Venezuela to issue bigger notes ‘very soon’ as inflation surges
President Nicolas Maduro said on Friday Venezuela would issue higher denomination bills “very soon” as soaring inflation and a crumbling currency leave the crisisstricken country’s largest note worth just 2 US cents on the black market.
Still, the long-awaited entry of 500 and 5,000 bolivar notes will only bring a brief respite amid rapid money printing and a weakening currency. Today 5,000 bolivars buy just over $1 on the black market, which exists because Venezuela introduced currency controls in 2003 but does not offer enough dollars to meet demand. Venezuela is believed to have the world’s highest inflation, although no data has been published for 2016. Money supply rose 12 percent in the last two weeks while the bolivar weakened 65 percent in the last month.

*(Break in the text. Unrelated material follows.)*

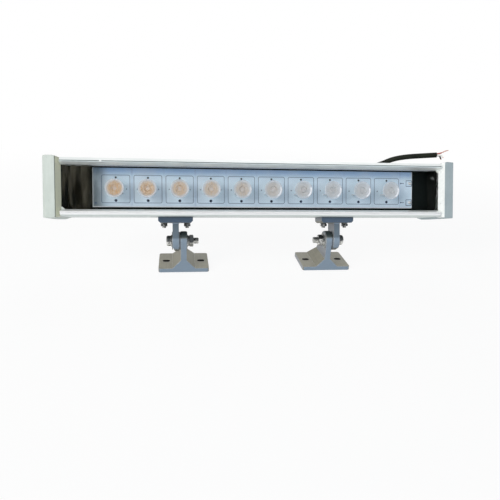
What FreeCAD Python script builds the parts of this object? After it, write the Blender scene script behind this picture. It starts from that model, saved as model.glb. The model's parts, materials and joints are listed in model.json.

As a result, Venezuelans often carry backpacks full of bills and cash machines frequently run dry due to long queues. “Several million bills of 500 bolivars and then several million bills of 5,000 bolivars will enter circulation very soon,” Maduro said in a televised address, noting that the central bank would provide details today and tomorrow.
Adding to the currency chaos, Venezuela’s credit card readers, already shaky, suffered chronic malfunctions on Friday. Unable to process transactions, stores had to ask clients to use cash, transfers, or pay later. Maduro blamed a “cyberattack” and said he was sending the Sebin intelligence service to Credicard, a payment processor, to take “all legal actions.”